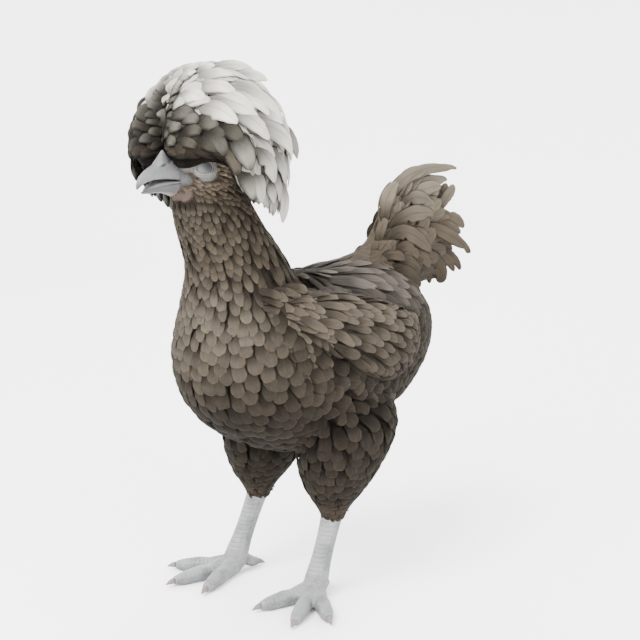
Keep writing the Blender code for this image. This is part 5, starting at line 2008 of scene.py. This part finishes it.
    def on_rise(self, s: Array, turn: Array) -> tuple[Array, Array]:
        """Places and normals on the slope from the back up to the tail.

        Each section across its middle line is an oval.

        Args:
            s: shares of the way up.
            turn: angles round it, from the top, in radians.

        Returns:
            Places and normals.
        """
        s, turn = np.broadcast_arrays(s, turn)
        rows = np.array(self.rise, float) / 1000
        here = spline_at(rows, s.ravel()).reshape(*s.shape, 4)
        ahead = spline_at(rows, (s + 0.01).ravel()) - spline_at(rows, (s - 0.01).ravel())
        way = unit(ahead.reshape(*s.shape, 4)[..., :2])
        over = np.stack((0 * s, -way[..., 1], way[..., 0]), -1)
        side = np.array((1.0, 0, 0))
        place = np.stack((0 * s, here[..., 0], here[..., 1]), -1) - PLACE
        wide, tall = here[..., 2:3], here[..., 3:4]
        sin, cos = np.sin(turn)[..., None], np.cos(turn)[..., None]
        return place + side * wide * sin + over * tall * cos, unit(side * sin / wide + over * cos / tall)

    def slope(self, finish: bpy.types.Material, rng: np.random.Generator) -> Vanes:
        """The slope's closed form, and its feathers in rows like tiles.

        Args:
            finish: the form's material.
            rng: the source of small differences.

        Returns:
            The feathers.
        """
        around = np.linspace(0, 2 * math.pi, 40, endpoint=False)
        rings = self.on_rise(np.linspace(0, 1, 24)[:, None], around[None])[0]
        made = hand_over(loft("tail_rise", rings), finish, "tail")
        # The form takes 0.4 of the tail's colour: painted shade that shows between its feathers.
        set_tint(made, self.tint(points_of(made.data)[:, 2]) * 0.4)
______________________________
__Given task__
Output the full listing exactly as it stands.

__Exercise solution__
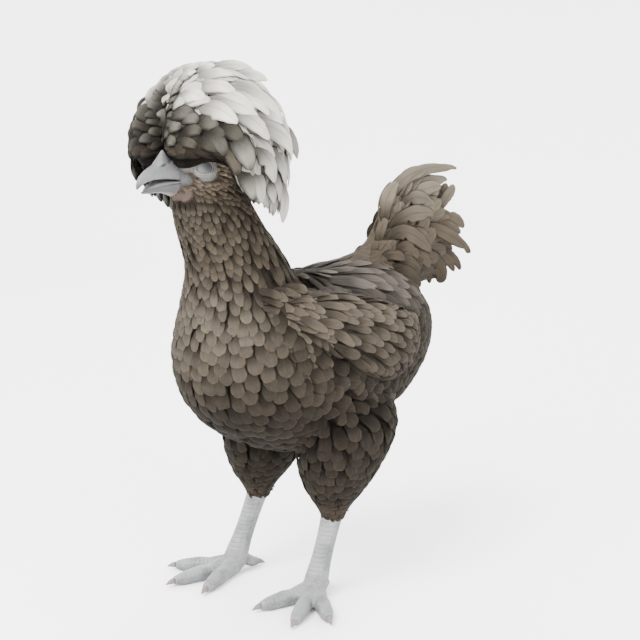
Keep writing the Blender code for this image. This is part 5, starting at line 2008 of scene.py. This part finishes it.
    def on_rise(self, s: Array, turn: Array) -> tuple[Array, Array]:
        """Places and normals on the slope from the back up to the tail.

        Each section across its middle line is an oval.

        Args:
            s: shares of the way up.
            turn: angles round it, from the top, in radians.

        Returns:
            Places and normals.
        """
        s, turn = np.broadcast_arrays(s, turn)
        rows = np.array(self.rise, float) / 1000
        here = spline_at(rows, s.ravel()).reshape(*s.shape, 4)
        ahead = spline_at(rows, (s + 0.01).ravel()) - spline_at(rows, (s - 0.01).ravel())
        way = unit(ahead.reshape(*s.shape, 4)[..., :2])
        over = np.stack((0 * s, -way[..., 1], way[..., 0]), -1)
        side = np.array((1.0, 0, 0))
        place = np.stack((0 * s, here[..., 0], here[..., 1]), -1) - PLACE
        wide, tall = here[..., 2:3], here[..., 3:4]
        sin, cos = np.sin(turn)[..., None], np.cos(turn)[..., None]
        return place + side * wide * sin + over * tall * cos, unit(side * sin / wide + over * cos / tall)

    def slope(self, finish: bpy.types.Material, rng: np.random.Generator) -> Vanes:
        """The slope's closed form, and its feathers in rows like tiles.

        Args:
            finish: the form's material.
            rng: the source of small differences.

        Returns:
            The feathers.
        """
        around = np.linspace(0, 2 * math.pi, 40, endpoint=False)
        rings = self.on_rise(np.linspace(0, 1, 24)[:, None], around[None])[0]
        made = hand_over(loft("tail_rise", rings), finish, "tail")
        # The form takes 0.4 of the tail's colour: painted shade that shows between its feathers.
        set_tint(made, self.tint(points_of(made.data)[:, 2]) * 0.4)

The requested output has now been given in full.